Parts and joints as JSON
··········

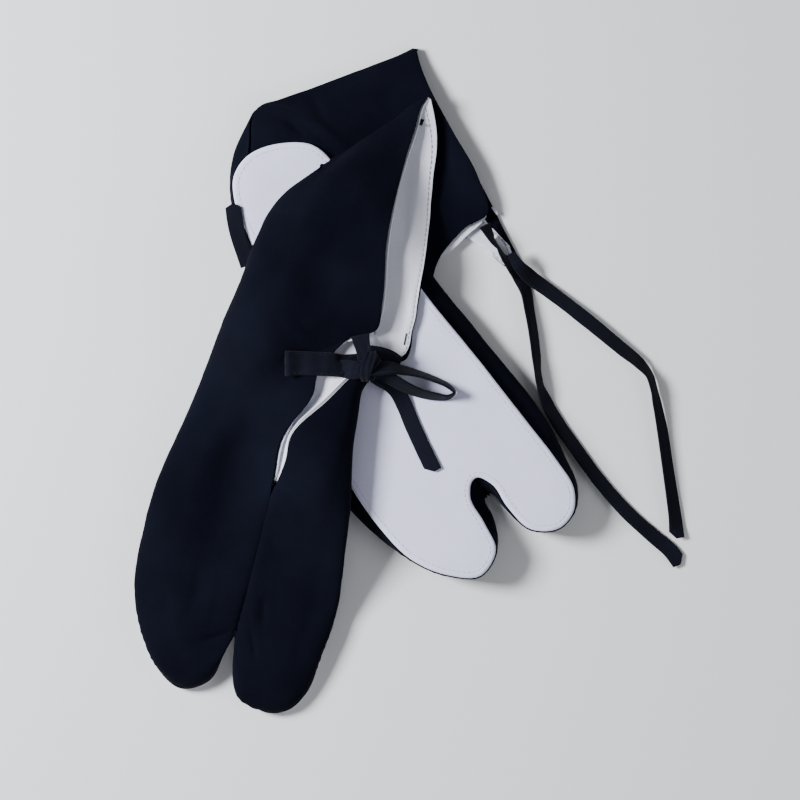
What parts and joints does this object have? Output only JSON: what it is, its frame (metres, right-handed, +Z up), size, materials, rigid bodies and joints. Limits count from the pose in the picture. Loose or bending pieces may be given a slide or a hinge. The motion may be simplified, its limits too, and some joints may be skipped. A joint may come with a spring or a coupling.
{
  "type": "tabi socks",
  "caption": "Pair of split-toe cotton tie socks laid flat, one over the other: dark twill uppers, white soles and facings, tape ties knotted in a bow on the upper sock.",
  "frame": {"origin": "middle of the pair's footprint, measured without its free ties, on the surface that it lies on", "axes": "+Z up from that surface; +Y towards the heels and shaft tops; +X towards the free ties of the lower sock"},
  "size_m": [0.2991, 0.3588, 0.044],
  "materials": {
    "left_sole": "matt quilted cotton, white",
    "left_outer_upper": "matt cotton twill, navy-black",
    "left_inner_upper": "matt cotton twill, navy-black",
    "left_outer_facing": "matt cotton, white",
    "left_inner_facing": "matt cotton, white",
    "left_inner_tie": "matt cotton twill tape, navy-black",
    "left_outer_tie": "matt cotton twill tape, navy-black",
    "right_sole": "matt quilted cotton, white",
    "right_outer_upper": "matt cotton twill, navy-black",
    "right_inner_upper": "matt cotton twill, navy-black",
    "right_outer_facing": "matt cotton, white",
    "right_inner_facing": "matt cotton, white",
    "right_band": "matt cotton twill tape, navy-black",
    "right_knot": "matt cotton twill tape, navy-black",
    "right_shaft_tie": "matt cotton twill tape, navy-black",
    "right_mouth_tie": "matt cotton twill tape, navy-black",
    "right_bow_loop": "matt cotton twill tape, navy-black",
    "right_bow_end": "matt cotton twill tape, navy-black",
    "right_heel_tie": "matt cotton twill tape, navy-black"
  },
  "bodies": {
    "root": {"left_sole": "left_sole", "left_outer_upper": "left_outer_upper", "left_inner_upper": "left_inner_upper", "left_outer_facing": "left_outer_facing", "left_inner_facing": "left_inner_facing", "left_inner_tie": "left_inner_tie", "left_outer_tie": "left_outer_tie", "right_sole": "right_sole", "right_outer_upper": "right_outer_upper", "right_inner_upper": "right_inner_upper", "right_outer_facing": "right_outer_facing", "right_inner_facing": "right_inner_facing", "right_band": "right_band", "right_knot": "right_knot", "right_shaft_tie": "right_shaft_tie", "right_mouth_tie": "right_mouth_tie", "right_bow_loop": "right_bow_loop", "right_bow_end": "right_bow_end", "right_heel_tie": "right_heel_tie"}
  },
  "joints": []
}
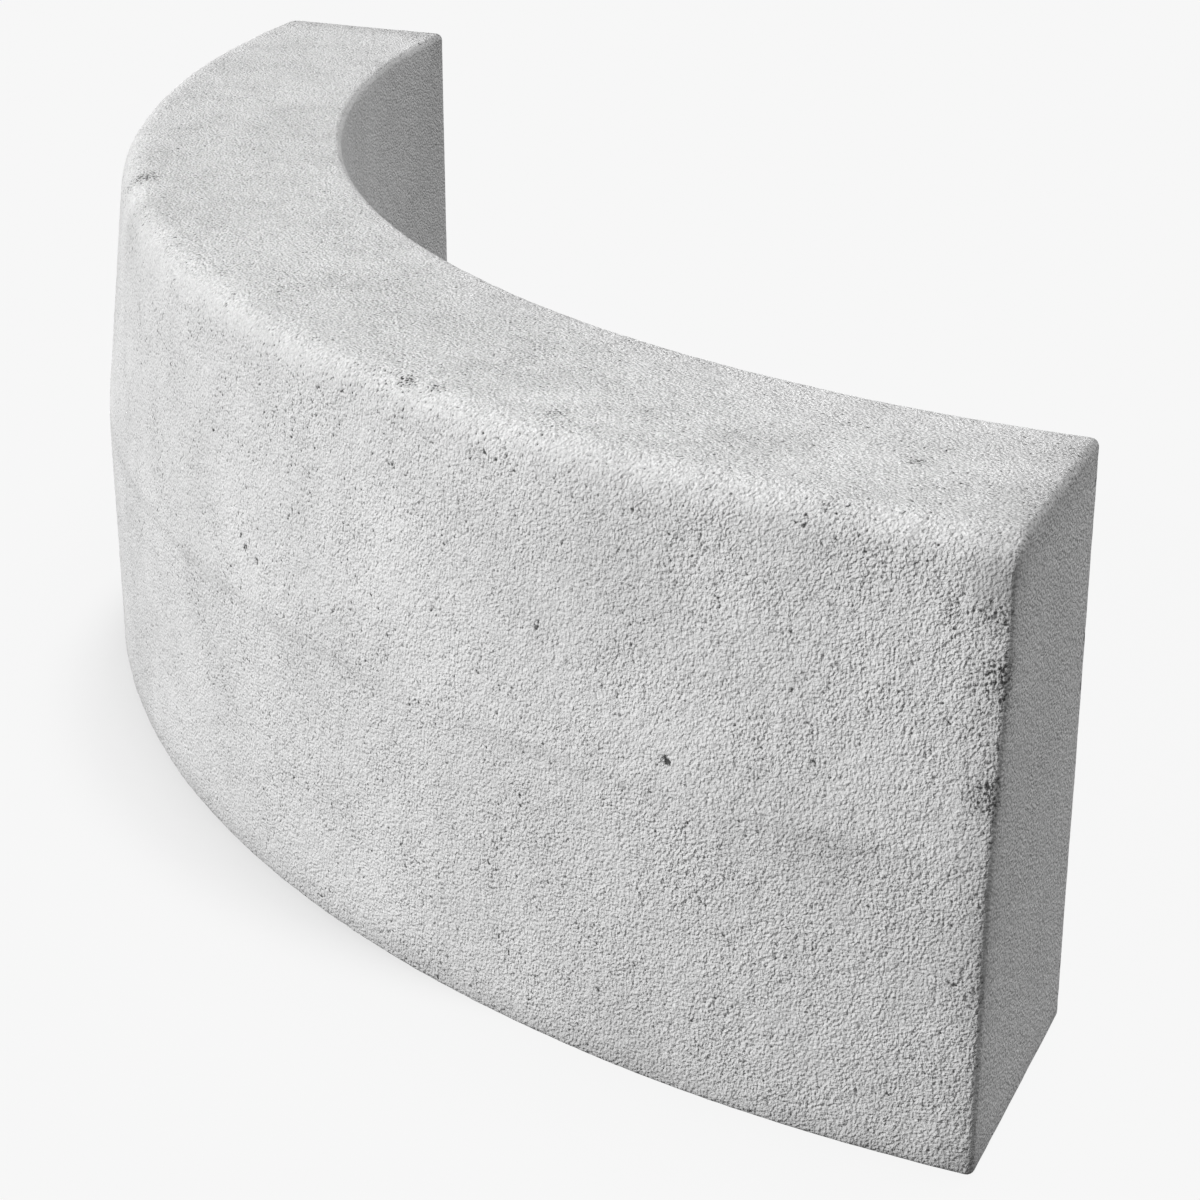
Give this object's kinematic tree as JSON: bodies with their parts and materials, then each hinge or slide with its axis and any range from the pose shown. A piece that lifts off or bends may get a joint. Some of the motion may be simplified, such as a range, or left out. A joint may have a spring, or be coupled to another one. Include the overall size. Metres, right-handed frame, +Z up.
{
  "type": "concrete radius kerb stone",
  "caption": "Quarter-circle kerb stone of precast concrete: a convex road face, upright below and battered above, with a rounded top nose and plain butt ends.",
  "frame": {"origin": "bottom centre of the bounding box, on the bedding plane", "axes": "+Z up, +X along the chord between the butt ends, and the convex road face looks towards -Y. The axis of curvature is vertical, at X = 0, Y = +613.7 mm"},
  "size_m": [1.0992, 0.3326, 0.3],
  "materials": {
    "concrete": "pale grey cast concrete, fine sand grain, matt, with small blowholes"
  },
  "bodies": {
    "root": {"kerb_stone": "concrete"}
  },
  "joints": []
}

··········

Given task — Copy every line verbatim.

The result —
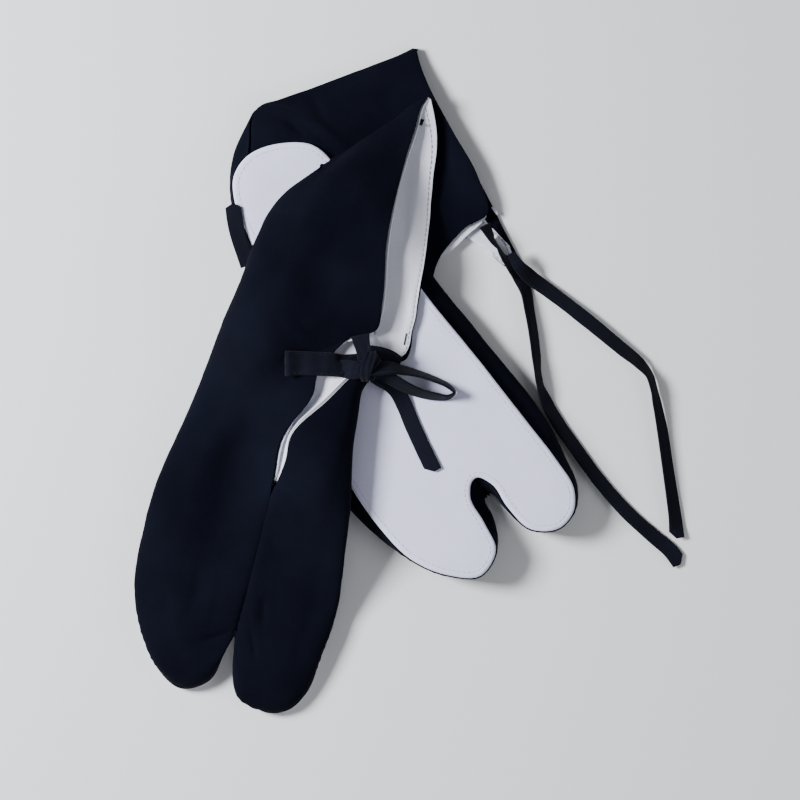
What parts and joints does this object have? Output only JSON: what it is, its frame (metres, right-handed, +Z up), size, materials, rigid bodies and joints. Limits count from the pose in the picture. Loose or bending pieces may be given a slide or a hinge. The motion may be simplified, its limits too, and some joints may be skipped. A joint may come with a spring or a coupling.
{
  "type": "tabi socks",
  "caption": "Pair of split-toe cotton tie socks laid flat, one over the other: dark twill uppers, white soles and facings, tape ties knotted in a bow on the upper sock.",
  "frame": {"origin": "middle of the pair's footprint, measured without its free ties, on the surface that it lies on", "axes": "+Z up from that surface; +Y towards the heels and shaft tops; +X towards the free ties of the lower sock"},
  "size_m": [0.2991, 0.3588, 0.044],
  "materials": {
    "left_sole": "matt quilted cotton, white",
    "left_outer_upper": "matt cotton twill, navy-black",
    "left_inner_upper": "matt cotton twill, navy-black",
    "left_outer_facing": "matt cotton, white",
    "left_inner_facing": "matt cotton, white",
    "left_inner_tie": "matt cotton twill tape, navy-black",
    "left_outer_tie": "matt cotton twill tape, navy-black",
    "right_sole": "matt quilted cotton, white",
    "right_outer_upper": "matt cotton twill, navy-black",
    "right_inner_upper": "matt cotton twill, navy-black",
    "right_outer_facing": "matt cotton, white",
    "right_inner_facing": "matt cotton, white",
    "right_band": "matt cotton twill tape, navy-black",
    "right_knot": "matt cotton twill tape, navy-black",
    "right_shaft_tie": "matt cotton twill tape, navy-black",
    "right_mouth_tie": "matt cotton twill tape, navy-black",
    "right_bow_loop": "matt cotton twill tape, navy-black",
    "right_bow_end": "matt cotton twill tape, navy-black",
    "right_heel_tie": "matt cotton twill tape, navy-black"
  },
  "bodies": {
    "root": {"left_sole": "left_sole", "left_outer_upper": "left_outer_upper", "left_inner_upper": "left_inner_upper", "left_outer_facing": "left_outer_facing", "left_inner_facing": "left_inner_facing", "left_inner_tie": "left_inner_tie", "left_outer_tie": "left_outer_tie", "right_sole": "right_sole", "right_outer_upper": "right_outer_upper", "right_inner_upper": "right_inner_upper", "right_outer_facing": "right_outer_facing", "right_inner_facing": "right_inner_facing", "right_band": "right_band", "right_knot": "right_knot", "right_shaft_tie": "right_shaft_tie", "right_mouth_tie": "right_mouth_tie", "right_bow_loop": "right_bow_loop", "right_bow_end": "right_bow_end", "right_heel_tie": "right_heel_tie"}
  },
  "joints": []
}
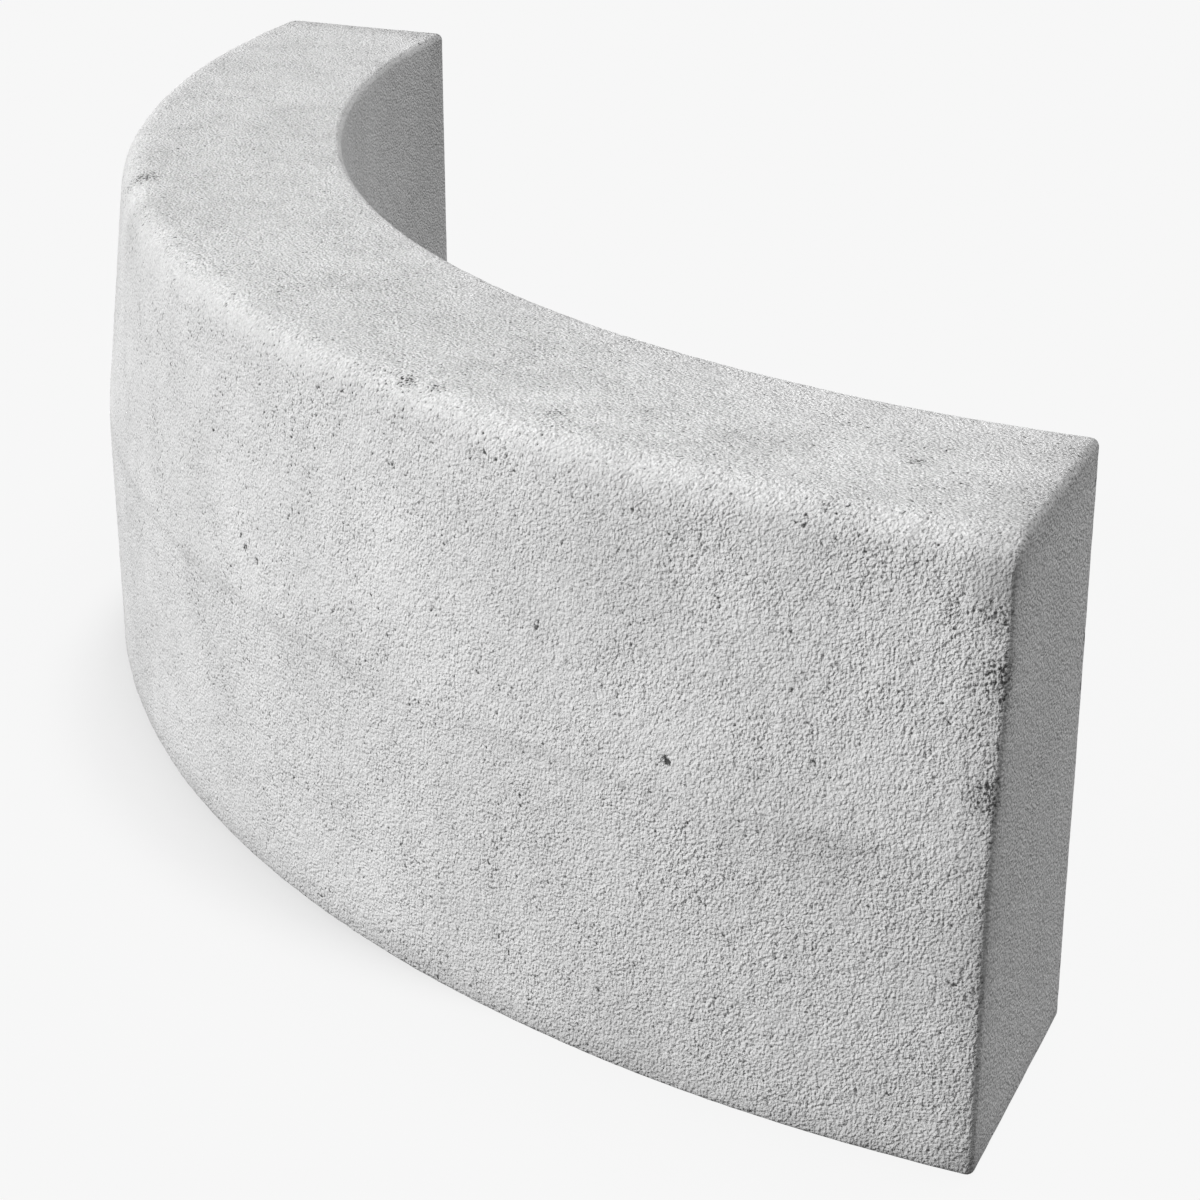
Give this object's kinematic tree as JSON: bodies with their parts and materials, then each hinge or slide with its axis and any range from the pose shown. A piece that lifts off or bends may get a joint. Some of the motion may be simplified, such as a range, or left out. A joint may have a spring, or be coupled to another one. Include the overall size. Metres, right-handed frame, +Z up.
{
  "type": "concrete radius kerb stone",
  "caption": "Quarter-circle kerb stone of precast concrete: a convex road face, upright below and battered above, with a rounded top nose and plain butt ends.",
  "frame": {"origin": "bottom centre of the bounding box, on the bedding plane", "axes": "+Z up, +X along the chord between the butt ends, and the convex road face looks towards -Y. The axis of curvature is vertical, at X = 0, Y = +613.7 mm"},
  "size_m": [1.0992, 0.3326, 0.3],
  "materials": {
    "concrete": "pale grey cast concrete, fine sand grain, matt, with small blowholes"
  },
  "bodies": {
    "root": {"kerb_stone": "concrete"}
  },
  "joints": []
}